Signals may carry the expected version that created the wait.

This allows the engine to detect stale work before any mutation.

## 9. Human Task Model

The task model remains projection-first.

The runtime does not wait on an in-memory task object.

Instead:

- task activation writes a task projection row
- runtime snapshot enters `WaitingForTaskCompletion`
- task completion API provides the wake-up event

Task completion is therefore an external signal into the engine.

## 10. Error Model

The interpreter should classify errors into:

- definition errors
- expression evaluation errors
- transport errors
- timeout errors
- authorization errors
- engine consistency errors

Definition errors are startup or validation failures.
Execution errors are runtime failures that may:

- route into a failure branch
- schedule a retry
- fail the workflow
- move the instance to a recoverable error state

## 11. Retry Model

Retries should be modeled explicitly as scheduled signals.

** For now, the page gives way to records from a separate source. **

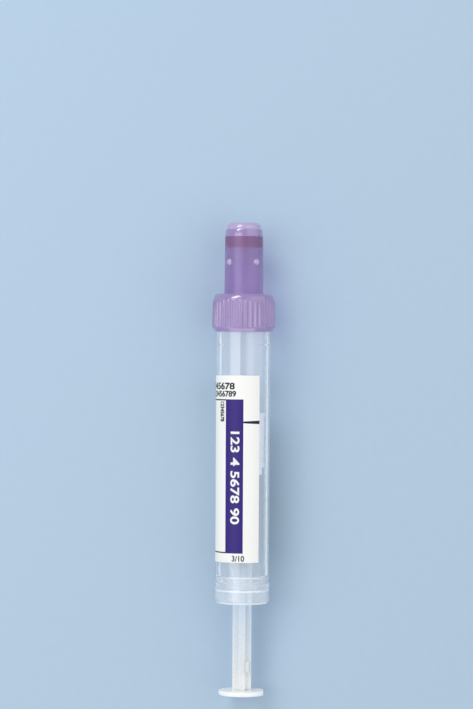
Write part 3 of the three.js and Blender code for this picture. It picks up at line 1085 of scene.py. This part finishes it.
def rod_plastic(name, rod, clearness, depth):
    """Whitish translucent rod plastic with flow marks, bluer towards the foot: the blue is painted,
    standing in for the light seen through the plastic.
    """
    material, tree, shader = plastic(
        name, Transmission_Weight=clearness,
        Subsurface_Weight=depth, Subsurface_Scale=0.0012, Subsurface_Radius=(1, 1, 1),
    )
    flow, fine = grain(tree, 0.8 * MM, 12), grain(tree, 0.12 * MM)
    disc = node_ends("plunger_rod")[0]
    start, end = (TUBE @ Vector((0, 0, height)) for height in (disc + 3 * MM, 0))
    rise = add_node(tree, "ShaderNodeMapRange", {
        "Value": coordinate(tree, "Y"), "From Min": start.y, "From Max": end.y,
    })
    # The fade towards the foot to the bluish tint is painted light seen through the plastic.
    # A Mix of colours takes its share at socket 0 and its colours at 6 and 7, and gives output 2.
    fade = add_node(tree, "ShaderNodeMix", {
        0: rise.outputs["Result"],
        6: tints(tree, flow, rod.tint, 0.97),
        7: tints(tree, flow, rod.painted_blue_tint, 0.95),
    }, data_type="RGBA")
    skin(tree, shader, fade.outputs[2], fine, (0.24, 0.36), flow, 0.003 * MM)
    let_lamps_through(tree, shader.outputs["BSDF"], dimmed(rod.painted_blue_tint, clearness * 3))
    return material


def label_film(label):
    """White printed film with a faint pulp-like mottle."""
    material, tree, shader = plastic("Label film", IOR=1.45)
    fine = grain(tree, 0.3 * MM, 1, 6)
    skin(tree, shader, tints(tree, fine, label.film, 0.975), fine, (0.42, 0.52), fine, 0.003 * MM)
    return material


def ink_on_film(name, tint):
    """Printed ink: its colour is a little uneven over the film's grain."""
    material, tree, shader = plastic(name, IOR=1.45, Specular_IOR_Level=0.3)
    fine = grain(tree, 0.2 * MM, 1, 6)
    skin(tree, shader, tints(tree, fine, tint, 0.88), fine, (0.35, 0.45), fine, 0.002 * MM)
    return material


def floor_paper(stage):
    """Pale seamless studio paper with a very soft mottle."""
    material, tree, shader = plastic(
        "Studio paper", IOR=1.3, Roughness=0.9, Specular_IOR_Level=0.2,
    )
    tint = tints(tree, grain(tree, 1.5 * MM), stage.floor, 0.985)
    tree.links.new(tint, shader.inputs["Base Color"])
    return material


# The studio


def softbox(name, power, place, size):
    """A soft rectangular lamp at a place in the row frame, aimed at the tube."""
    lamp = bpy.data.lights.new(name, "AREA")
    lamp.shape = "RECTANGLE"
    lamp.size, lamp.size_y = size
    lamp.energy = power
    holder = new_object(name, lamp)
    holder.location = place
    holder.rotation_mode = "QUATERNION"
    holder.rotation_quaternion = (Vector(LAMP_AIM) - Vector(place)).to_track_quat("-Z", "Y")


def make_camera(stage):
    """The camera: square to the tube, over its front, with the tube leaning slightly in view."""
    across, _, axis = TUBE.to_3x3().transposed()
    forward = axis.cross(across)
    data = bpy.data.cameras.new("Camera")
    data.lens, data.sensor_width = stage.lens, 36
    data.clip_start, data.clip_end = 0.01, 20
    right = across * math.cos(stage.lean) + axis * math.sin(stage.lean)
    up = axis * math.cos(stage.lean) - across * math.sin(stage.lean)
    place = TUBE @ Vector((-stage.aim_left, -stage.distance, stage.aim_height))
    turned = Matrix((right, up, -forward)).transposed().to_4x4()
    camera = new_object("Camera", data)
    camera.matrix_world = Matrix.Translation(place) @ turned
    bpy.context.scene.camera = camera


def make_stage(stage):
    """The pale floor, the soft light and the camera."""
    bm = bmesh.new()
    bmesh.ops.create_circle(bm, cap_ends=True, segments=96, radius=4)
    mesh_object(bm, "studio_floor", [floor_paper(stage)])

    world = bpy.data.worlds.new("Studio room")
    world.use_nodes = True
    back = world.node_tree.nodes["Background"]
    back.inputs["Color"].default_value = (*stage.room, 1)
    back.inputs["Strength"].default_value = stage.room_level
    bpy.context.scene.world = world

    softbox("Key light", stage.key_power, (-0.33, 0.46, 0.49), (0.42, 0.22))
    softbox("Soft light", stage.soft_power, (-0.36, 0.02, 0.5), (0.28, 0.5))
    softbox("Fill light", stage.fill_power, (0.8, 0.05, 0.5), (1.5, 1.5))
    softbox("Foot light", stage.foot_power, (-0.08, -0.62, 0.12), (0.9, 0.22))
    make_camera(stage)
    bpy.context.scene.view_settings.view_transform = "Standard"


# Operators and panel


class TUBE_OT_add_barrel(bpy.types.Operator):
    """Add the clear barrel with its foot, locking ring and threaded neck"""

    bl_idname = "tube.add_barrel"
    bl_label = "Add barrel"

    def execute(self, context):
        make_barrel(context.scene.tube_settings.barrel)
        return {"FINISHED"}


class TUBE_OT_add_cap(bpy.types.Operator):
    """Add the ribbed purple screw cap with its nose"""

    bl_idname = "tube.add_cap"
    bl_label = "Add screw cap"

    def execute(self, context):
        settings = context.scene.tube_settings
        make_cap(settings.cap, settings.barrel)
        return {"FINISHED"}


class TUBE_OT_add_membrane(bpy.types.Operator):
    """Add the rubber membrane in the cap's nose"""

    bl_idname = "tube.add_membrane"
    bl_label = "Add membrane"

    def execute(self, context):
        make_stopper(context.scene.tube_settings.stopper)
        return {"FINISHED"}


class TUBE_OT_add_plunger(bpy.types.Operator):
    """Add the piston and the plunger rod that is snapped into it"""

    bl_idname = "tube.add_plunger"
    bl_label = "Add plunger"

    def execute(self, context):
        settings = context.scene.tube_settings
        make_piston(settings.piston)
        make_rod(settings.rod)
        return {"FINISHED"}


class TUBE_OT_add_label(bpy.types.Operator):
    """Add the printed label round the barrel"""

    bl_idname = "tube.add_label"
    bl_label = "Add label"

    def execute(self, context):
        settings = context.scene.tube_settings
        make_label(settings.label, settings.barrel)
        return {"FINISHED"}


class TUBE_OT_add_studio(bpy.types.Operator):
    """Add the pale floor, the soft lamps and the camera"""

    bl_idname = "tube.add_studio"
    bl_label = "Add studio"

    def execute(self, context):
        make_stage(context.scene.tube_settings.stage)
        return {"FINISHED"}


OPERATORS = (
    TUBE_OT_add_studio,
    TUBE_OT_add_barrel,
    TUBE_OT_add_cap,
    TUBE_OT_add_membrane,
    TUBE_OT_add_plunger,
    TUBE_OT_add_label,
)


class TUBE_PT_panel(bpy.types.Panel):
    """The tube's operators and settings in the sidebar"""

    bl_idname = "TUBE_PT_panel"
    bl_label = "Blood collection tube"
    bl_space_type = "VIEW_3D"
    bl_region_type = "UI"
    bl_category = "Tube"

    def draw(self, context):
        layout = self.layout
        for operator in OPERATORS:
            layout.operator(operator.bl_idname)
        for name in GROUPS:
            group = getattr(context.scene.tube_settings, name)
            box = layout.box()
            box.label(text=name.capitalize())
            for setting in group.bl_rna.properties:
                if setting.identifier not in ("name", "rna_type"):
                    box.prop(group, setting.identifier)


CLASSES = (*GROUPS.values(), TubeSettings, *OPERATORS, TUBE_PT_panel)


def register():
    for kind in CLASSES:
        bpy.utils.register_class(kind)
    bpy.types.Scene.tube_settings = PointerProperty(type=TubeSettings)


def unregister():
    del bpy.types.Scene.tube_settings
    for kind in reversed(CLASSES):
        bpy.utils.unregister_class(kind)


def main():
    """Builds the studio and every piece."""
    register()
    bpy.ops.tube.add_studio()
    bpy.ops.tube.add_barrel()
    bpy.ops.tube.add_cap()
    bpy.ops.tube.add_membrane()
    bpy.ops.tube.add_plunger()
    bpy.ops.tube.add_label()


if __name__ == "__main__":
    main()
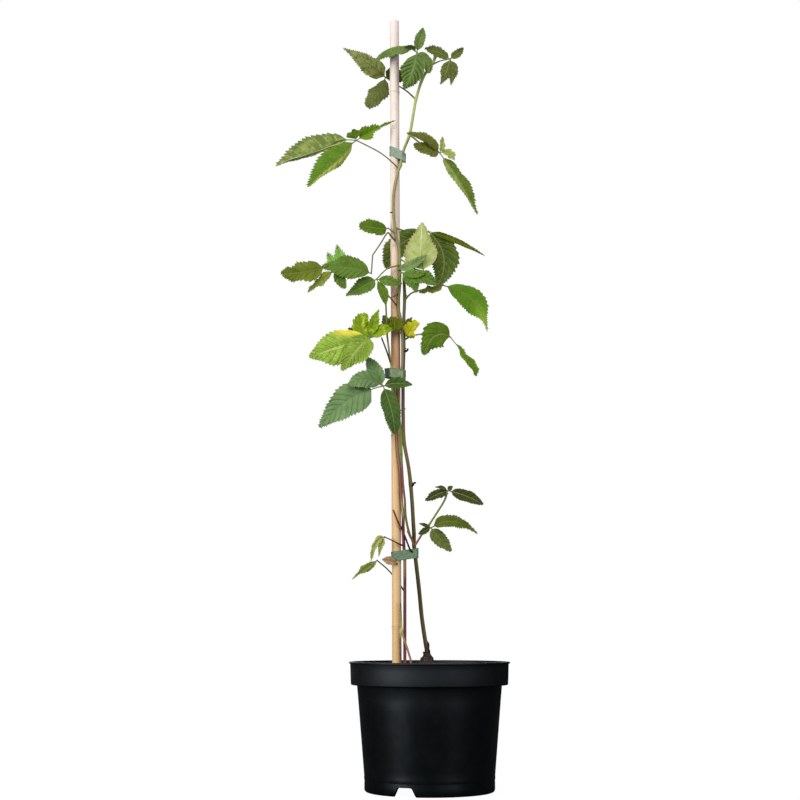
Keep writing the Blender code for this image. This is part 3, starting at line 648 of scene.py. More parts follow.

The engine should not sleep inside a worker.

A retry should:

1. persist the failure context
2. generate a new waiting token
3. enqueue a delayed resume signal
4. commit

## 12. Completion Model

A workflow completes when the interpreter reaches terminal completion with no outstanding waits.

Completion result must:

- mark instance projection completed
- mark runtime state completed
- clear stale timeout metadata
- apply retention timing

## 13. Determinism Requirements

The runtime must assume:

- expressions are deterministic given the execution context
- transport calls are side effects and must be treated explicitly
- no hidden CLR delegate behavior remains in workflow definitions

The runtime should not rely on:

- non-deterministic local time calls inside step execution
- in-memory mutable workflow objects
- ambient state outside the canonical execution context

## 14. Resulting Implementation Shape

The engine kernel should be implemented as:

- definition normalizer
- canonical interpreter
- transport dispatcher
- execution coordinator
- resume serializer/deserializer

This produces a runtime that is small, explicit, and aligned with the already-completed full-declaration effort.